Scale is critical in painting. The decision to blow up the dimensions to a cinematic level changes every aspect of the work. Monet, by expanding the field of his Water Lily canvases, could be seen as pre-empting the experiments of a later period in the history of modern painting. It would be quite a convoluted association to make however, to claim true similarity of intent in the practices of Monet and Rothko for example. I find it more comfortable to suggest that Monet’s larger Water Lily canvases create a more theatrical space; one in which the viewer can no longer hold the painting at a metaphorical arm’s length.
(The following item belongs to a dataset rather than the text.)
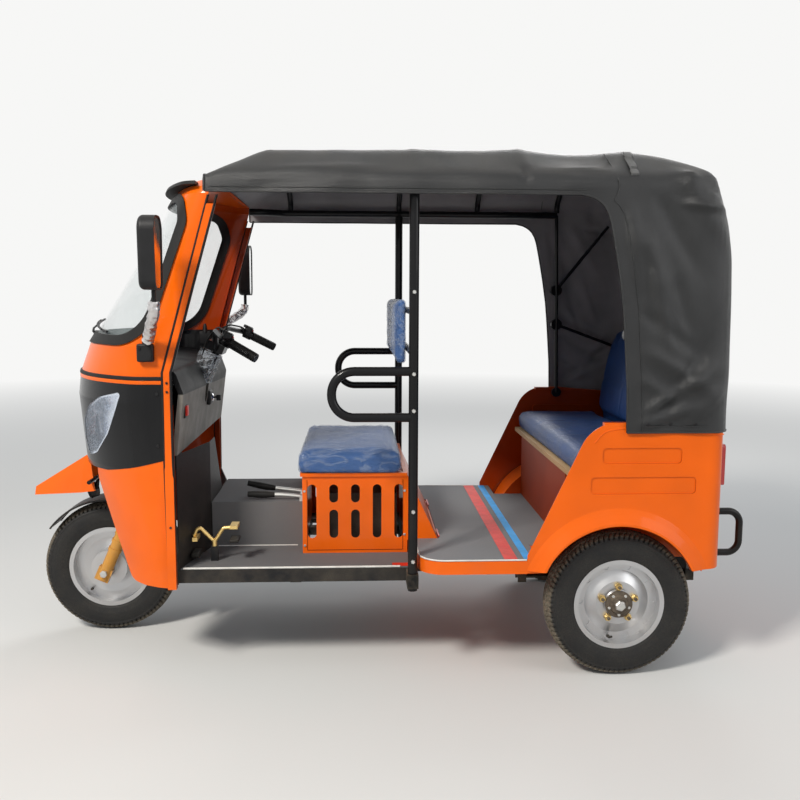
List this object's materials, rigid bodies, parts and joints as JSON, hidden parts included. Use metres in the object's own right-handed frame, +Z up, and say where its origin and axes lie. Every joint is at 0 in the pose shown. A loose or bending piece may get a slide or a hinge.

As with Monet’s super-sized canvases, large scale paintings of interiors also force the viewer into an appreciation of the depicted space which necessarily involves their own body. Could the viewer’s space for example be an extension of that of the painting and vice versa? The smaller Water Lily canvases address the subject on a scale which neither reduces its effect to that of illustration; true pictorial space, nor inflates it to a scale where the intellectual richness of the paintwork becomes swamped by visceral physicality involving our own bodies. When limited to the scale of a comfortable arm’s span, the Water Lily series invites many enticing speculations. For example, are these works in fact upside down?  The water occupies the majority of each canvas; but it is the inverted reflection on that water of sky and foliage which constitutes the image which we ultimately register. The lilies themselves are suspended somewhere between water and sky as there is no perspectival reference point except for the slight difference in size between the flowers at the top of the canvas and those at the bottom. The paint itself sometimes disappears near the edges of the canvas; whether or not this was intentional on the artist’s part, the effect is to add to the feeling of zero gravity. These are just some of the questions which these profound paintings raise. Staring into their depths, it is even more remarkable to think that the artist was painting them during a time of upheaval, with the sounds of war audible even in a clear blue sky.
(1) “…The great still oaks and beeches flung down a shade as dense as that of velvet curtains; and the place was furnished, like a room, with cushioned seats, with rich-coloured rugs, with the books and papers that lay upon the grass.” Henry James, The Portrait of a Lady, Penguin Books, London, 2003, pp 60, 61.